START RECORDS SHOWN

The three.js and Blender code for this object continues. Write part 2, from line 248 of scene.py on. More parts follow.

END RECORDS SHOWN
START RECORDS SHOWN

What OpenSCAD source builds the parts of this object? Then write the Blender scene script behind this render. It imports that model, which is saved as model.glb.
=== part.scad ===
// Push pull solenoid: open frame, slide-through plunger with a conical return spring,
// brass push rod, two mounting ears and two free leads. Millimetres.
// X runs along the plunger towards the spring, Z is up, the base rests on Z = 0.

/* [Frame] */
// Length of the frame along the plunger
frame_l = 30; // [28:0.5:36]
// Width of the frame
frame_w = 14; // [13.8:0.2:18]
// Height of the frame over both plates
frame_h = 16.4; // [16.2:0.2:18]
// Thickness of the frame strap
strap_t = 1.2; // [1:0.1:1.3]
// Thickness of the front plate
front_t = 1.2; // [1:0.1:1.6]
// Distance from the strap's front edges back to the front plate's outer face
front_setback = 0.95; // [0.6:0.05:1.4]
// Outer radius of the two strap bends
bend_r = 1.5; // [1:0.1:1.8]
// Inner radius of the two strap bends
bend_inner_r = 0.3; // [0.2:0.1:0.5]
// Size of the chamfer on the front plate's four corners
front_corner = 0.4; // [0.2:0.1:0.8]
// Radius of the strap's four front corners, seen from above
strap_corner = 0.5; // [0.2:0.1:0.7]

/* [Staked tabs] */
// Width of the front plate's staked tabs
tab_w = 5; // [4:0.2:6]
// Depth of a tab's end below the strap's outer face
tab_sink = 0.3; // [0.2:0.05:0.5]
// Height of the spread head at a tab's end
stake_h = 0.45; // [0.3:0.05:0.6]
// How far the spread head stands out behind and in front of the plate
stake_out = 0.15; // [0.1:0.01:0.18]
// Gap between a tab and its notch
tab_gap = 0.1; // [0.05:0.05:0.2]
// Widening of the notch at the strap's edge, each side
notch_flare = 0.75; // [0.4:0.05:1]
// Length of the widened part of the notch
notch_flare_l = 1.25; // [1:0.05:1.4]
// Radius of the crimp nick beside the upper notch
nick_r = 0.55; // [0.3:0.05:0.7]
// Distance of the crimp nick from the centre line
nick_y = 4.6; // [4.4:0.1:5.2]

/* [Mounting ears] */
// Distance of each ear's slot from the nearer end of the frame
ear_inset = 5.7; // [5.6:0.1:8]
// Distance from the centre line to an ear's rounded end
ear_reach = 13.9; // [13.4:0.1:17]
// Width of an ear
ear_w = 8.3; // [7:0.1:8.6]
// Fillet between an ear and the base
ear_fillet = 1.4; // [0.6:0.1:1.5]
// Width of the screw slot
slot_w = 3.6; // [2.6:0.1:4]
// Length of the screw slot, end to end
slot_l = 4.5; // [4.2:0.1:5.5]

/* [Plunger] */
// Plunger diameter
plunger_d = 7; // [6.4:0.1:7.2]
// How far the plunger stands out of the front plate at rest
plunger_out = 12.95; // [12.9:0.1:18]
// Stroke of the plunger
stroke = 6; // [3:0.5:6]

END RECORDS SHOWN
START RECORDS SHOWN

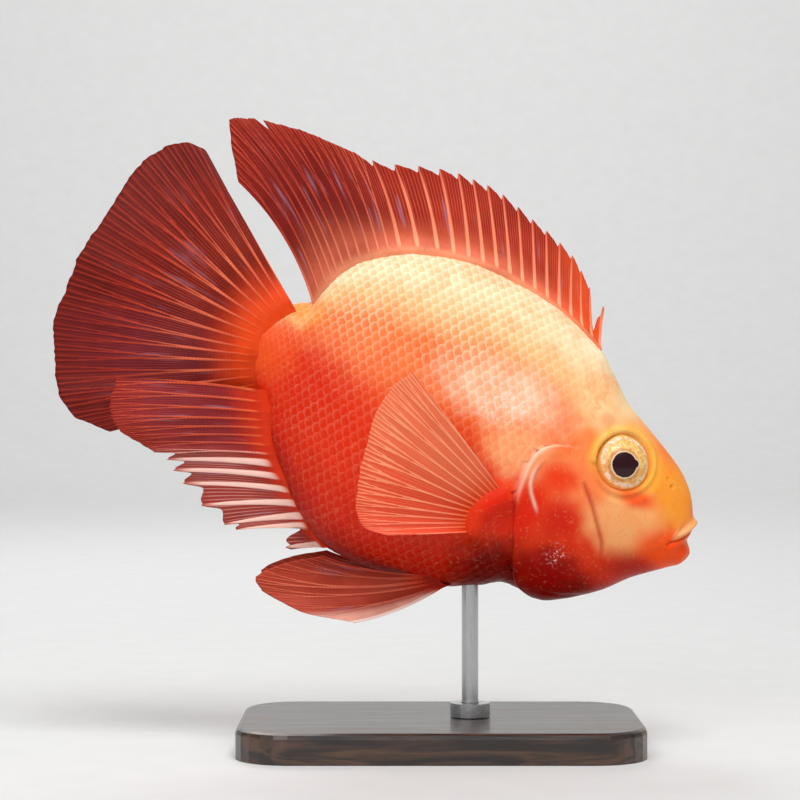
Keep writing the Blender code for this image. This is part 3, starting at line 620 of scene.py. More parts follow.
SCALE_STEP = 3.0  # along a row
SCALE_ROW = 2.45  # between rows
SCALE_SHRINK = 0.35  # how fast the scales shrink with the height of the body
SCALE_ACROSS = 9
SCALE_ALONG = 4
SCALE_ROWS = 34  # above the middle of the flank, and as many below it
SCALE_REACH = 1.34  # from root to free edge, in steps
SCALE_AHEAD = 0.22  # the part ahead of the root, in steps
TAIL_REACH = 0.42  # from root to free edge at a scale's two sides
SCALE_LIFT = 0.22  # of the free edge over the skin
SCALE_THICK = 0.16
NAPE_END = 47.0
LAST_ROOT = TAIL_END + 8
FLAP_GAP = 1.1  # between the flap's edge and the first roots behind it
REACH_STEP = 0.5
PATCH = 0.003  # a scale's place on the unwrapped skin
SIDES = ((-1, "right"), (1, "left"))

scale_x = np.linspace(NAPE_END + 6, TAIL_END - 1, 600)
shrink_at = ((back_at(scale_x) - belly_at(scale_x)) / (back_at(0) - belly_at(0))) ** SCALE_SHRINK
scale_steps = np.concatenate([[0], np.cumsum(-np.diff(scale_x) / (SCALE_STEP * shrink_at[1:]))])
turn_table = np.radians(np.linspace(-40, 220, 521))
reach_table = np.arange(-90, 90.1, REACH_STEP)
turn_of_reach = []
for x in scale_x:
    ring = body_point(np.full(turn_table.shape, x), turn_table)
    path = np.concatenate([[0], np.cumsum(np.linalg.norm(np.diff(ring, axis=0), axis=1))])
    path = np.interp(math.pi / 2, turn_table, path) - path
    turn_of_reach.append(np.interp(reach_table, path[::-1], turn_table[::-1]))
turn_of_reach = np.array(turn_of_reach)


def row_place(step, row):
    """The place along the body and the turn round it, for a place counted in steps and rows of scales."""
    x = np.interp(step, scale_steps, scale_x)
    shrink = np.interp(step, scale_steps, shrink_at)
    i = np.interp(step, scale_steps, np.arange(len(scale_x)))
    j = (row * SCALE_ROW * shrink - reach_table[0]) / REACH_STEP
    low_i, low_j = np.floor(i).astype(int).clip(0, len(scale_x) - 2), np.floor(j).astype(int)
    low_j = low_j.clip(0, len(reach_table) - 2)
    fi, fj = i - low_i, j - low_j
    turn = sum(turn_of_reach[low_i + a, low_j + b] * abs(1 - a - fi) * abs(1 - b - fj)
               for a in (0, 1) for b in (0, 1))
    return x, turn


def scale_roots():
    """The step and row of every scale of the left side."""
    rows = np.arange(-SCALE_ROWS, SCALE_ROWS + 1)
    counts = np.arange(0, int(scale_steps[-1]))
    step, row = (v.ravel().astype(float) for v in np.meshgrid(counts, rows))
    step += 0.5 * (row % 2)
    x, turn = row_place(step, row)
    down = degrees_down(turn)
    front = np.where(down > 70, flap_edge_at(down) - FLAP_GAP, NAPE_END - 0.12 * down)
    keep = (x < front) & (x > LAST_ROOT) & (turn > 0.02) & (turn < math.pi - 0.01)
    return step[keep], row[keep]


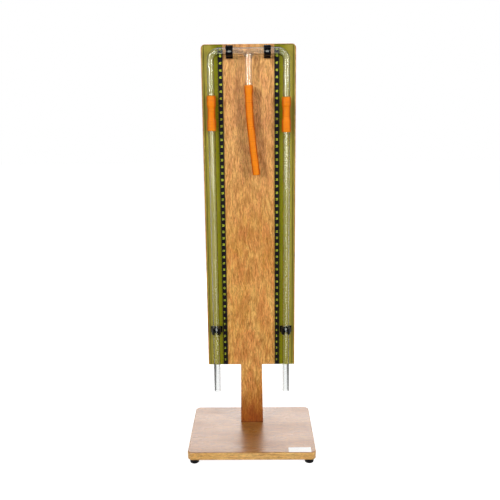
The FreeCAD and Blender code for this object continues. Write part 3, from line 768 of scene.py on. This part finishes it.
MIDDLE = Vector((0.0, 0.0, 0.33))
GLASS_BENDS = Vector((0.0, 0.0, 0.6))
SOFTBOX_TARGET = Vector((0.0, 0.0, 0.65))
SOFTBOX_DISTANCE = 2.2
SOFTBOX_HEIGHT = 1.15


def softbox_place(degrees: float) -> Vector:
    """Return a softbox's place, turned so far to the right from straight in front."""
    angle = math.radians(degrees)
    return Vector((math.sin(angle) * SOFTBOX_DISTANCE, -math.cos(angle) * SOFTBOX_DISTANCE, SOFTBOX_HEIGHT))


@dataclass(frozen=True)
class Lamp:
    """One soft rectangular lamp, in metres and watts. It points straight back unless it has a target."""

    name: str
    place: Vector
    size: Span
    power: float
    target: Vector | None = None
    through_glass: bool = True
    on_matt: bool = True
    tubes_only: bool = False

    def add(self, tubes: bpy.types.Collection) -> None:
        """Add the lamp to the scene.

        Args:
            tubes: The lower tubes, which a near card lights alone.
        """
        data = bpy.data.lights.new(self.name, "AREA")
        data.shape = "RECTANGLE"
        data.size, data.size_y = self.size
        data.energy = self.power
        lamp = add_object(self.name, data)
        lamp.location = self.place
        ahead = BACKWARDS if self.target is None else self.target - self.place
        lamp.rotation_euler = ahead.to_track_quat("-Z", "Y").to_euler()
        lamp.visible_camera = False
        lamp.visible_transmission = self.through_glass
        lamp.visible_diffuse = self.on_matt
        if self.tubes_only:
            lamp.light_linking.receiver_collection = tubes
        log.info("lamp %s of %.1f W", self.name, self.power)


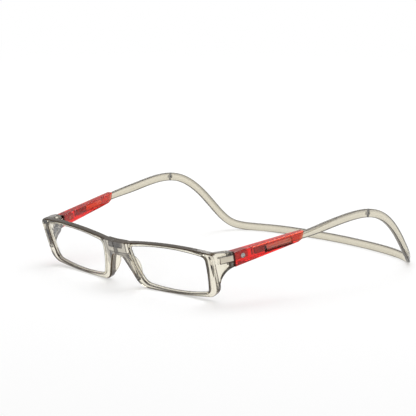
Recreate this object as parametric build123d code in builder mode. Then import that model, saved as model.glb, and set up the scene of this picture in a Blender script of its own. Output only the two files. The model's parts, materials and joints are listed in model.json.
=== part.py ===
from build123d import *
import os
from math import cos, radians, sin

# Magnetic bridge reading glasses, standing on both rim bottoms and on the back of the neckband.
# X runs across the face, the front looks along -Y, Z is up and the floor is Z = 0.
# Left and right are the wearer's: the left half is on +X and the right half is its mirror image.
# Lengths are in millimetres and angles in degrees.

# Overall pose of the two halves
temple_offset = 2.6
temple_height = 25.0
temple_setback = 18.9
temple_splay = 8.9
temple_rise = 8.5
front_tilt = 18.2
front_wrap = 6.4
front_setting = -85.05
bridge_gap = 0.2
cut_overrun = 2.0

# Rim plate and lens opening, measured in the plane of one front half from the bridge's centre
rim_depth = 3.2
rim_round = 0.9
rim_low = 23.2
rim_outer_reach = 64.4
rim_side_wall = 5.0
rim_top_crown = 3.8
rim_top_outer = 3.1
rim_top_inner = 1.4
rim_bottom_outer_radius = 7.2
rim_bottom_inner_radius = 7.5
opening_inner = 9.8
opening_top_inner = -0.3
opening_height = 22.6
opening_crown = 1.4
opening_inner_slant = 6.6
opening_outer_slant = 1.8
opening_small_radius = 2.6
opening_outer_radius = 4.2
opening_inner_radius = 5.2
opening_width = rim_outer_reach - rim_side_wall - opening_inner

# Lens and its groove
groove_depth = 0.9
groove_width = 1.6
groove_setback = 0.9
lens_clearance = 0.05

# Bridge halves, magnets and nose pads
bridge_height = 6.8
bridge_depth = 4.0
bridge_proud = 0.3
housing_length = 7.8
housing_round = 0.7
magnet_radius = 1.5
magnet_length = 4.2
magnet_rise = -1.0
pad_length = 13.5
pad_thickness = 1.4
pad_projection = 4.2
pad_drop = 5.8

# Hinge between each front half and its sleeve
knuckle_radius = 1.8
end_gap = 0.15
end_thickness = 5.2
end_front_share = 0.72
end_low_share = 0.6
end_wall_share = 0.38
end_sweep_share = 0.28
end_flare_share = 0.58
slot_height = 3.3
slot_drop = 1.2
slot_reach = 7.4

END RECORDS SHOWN

[WHAT YOU ARE ASKED TO DO]
Begin at the line that has "The FreeCAD and", stop after the line that has "to the scene.", and repeat exactly those lines, nothing more.

[SOLUTION TO THIS EXERCISE]
The FreeCAD and Blender code for this object continues. Write part 3, from line 768 of scene.py on. This part finishes it.
MIDDLE = Vector((0.0, 0.0, 0.33))
GLASS_BENDS = Vector((0.0, 0.0, 0.6))
SOFTBOX_TARGET = Vector((0.0, 0.0, 0.65))
SOFTBOX_DISTANCE = 2.2
SOFTBOX_HEIGHT = 1.15


def softbox_place(degrees: float) -> Vector:
    """Return a softbox's place, turned so far to the right from straight in front."""
    angle = math.radians(degrees)
    return Vector((math.sin(angle) * SOFTBOX_DISTANCE, -math.cos(angle) * SOFTBOX_DISTANCE, SOFTBOX_HEIGHT))


@dataclass(frozen=True)
class Lamp:
    """One soft rectangular lamp, in metres and watts. It points straight back unless it has a target."""

    name: str
    place: Vector
    size: Span
    power: float
    target: Vector | None = None
    through_glass: bool = True
    on_matt: bool = True
    tubes_only: bool = False

    def add(self, tubes: bpy.types.Collection) -> None:
        """Add the lamp to the scene.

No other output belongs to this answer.